TEMPO Interaktif, Jakarta - Sejumlah pengusaha laundry mengaku kesulitan memenuhi permintaan Pemerintah Kota Jakarta Barat untuk membangun Instalasi Pengelolaan Air Limbah (IPAL) dan tidak menggunakan air tanah. Akibatnya, mereka memilih menutup usaha atau pindah tempat usaha.
Suryadi, 70 tahun, pemilik Prima Laundry, mengatakan cukup berat untuk membangun IPAL karena tidak memiliki modal. “Untuk kredit apa yang saya mau kasih sebagai jaminan?”, ujarnya. Ia mengakui bahwa apa yang dilakukannya memang salah, tetapi ia juga menilai kebijakan yang diambil pemerintah salah. “Kami memang salah, tetapi jika pemerintah memikirkan pengangguran yang akan terjadi, pemerintah tidak akan ambil kebijakan seperti ini.”
Ia mengatakan cukup senang dengan rencana pemerintah yang akan merelokasi laundry, tapi sampai saat ini belum ada realisasinya. “Seharusnya pemerintah kasih kami tempat nantikan bisa dicicil. Jangan lepas tangan begini.” ujar Suryadi.
Suryadi mengatakan akan segera menutup tempat usahanya dalam waktu satu bulan.”Saya bisa jual mesin-mesin yang saya punya sudah cukup untuk tabungan masa tua saya.” katanya. "Saya sudah pusing mikirin permaslahan ini.Lebih baik mundur atau mengalah." ujarnya.
Syahrul Bakri, pemilik Saba Laundry, mengusulkan kepada pemerintah untuk membangun satu pengolahan limbah terpadu sehingga tidak membebani pengusaha. “Seharusnya seperti di Bandung, ada satu perusahaan yang dibentuk khusus menangani masalah limbah," katanya.

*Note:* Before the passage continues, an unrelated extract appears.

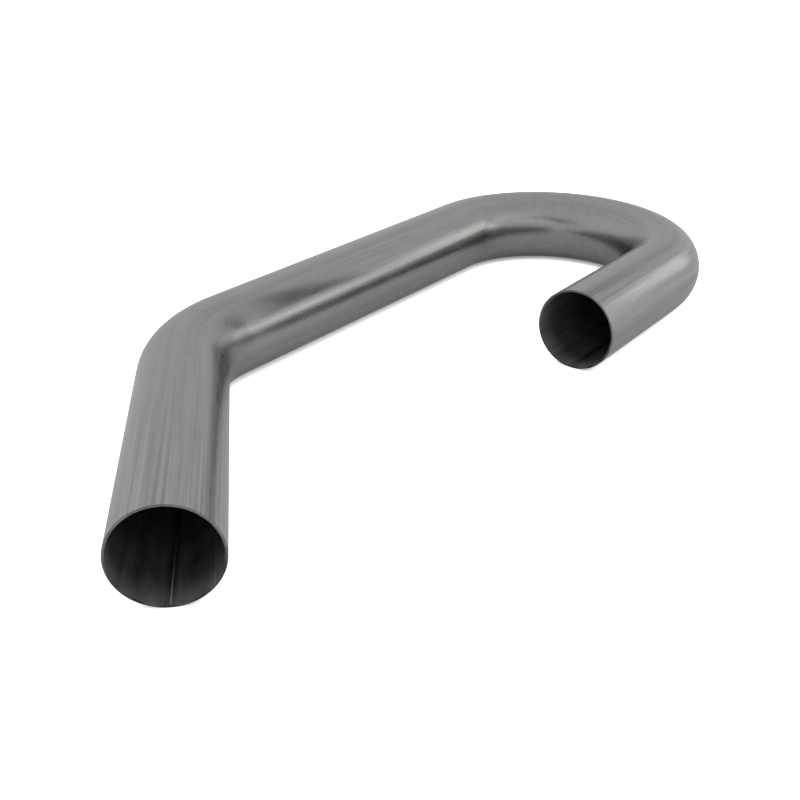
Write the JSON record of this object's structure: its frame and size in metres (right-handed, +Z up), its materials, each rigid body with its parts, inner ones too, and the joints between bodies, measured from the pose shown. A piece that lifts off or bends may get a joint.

Pemerintah Daerah Jakarta Barat saat ini memang tengah gencar mengadakan razia kepada para pengusaha laundry yang ditenggarai tidak memiliki IPAL dan menggunakan air tanah untuk kepentingan usahanya. Hal itu karena limbah laundry diduga menimbulkan pencemaran lingkungan. Disamping itu penggunaan air tanah dalam jumlah besar juga ditenggarai menyebabkan debit air tanah bagi penduduk berkurang dan mengakibatkan permukaan tanah di daerah Sukabumi Selatan menurun.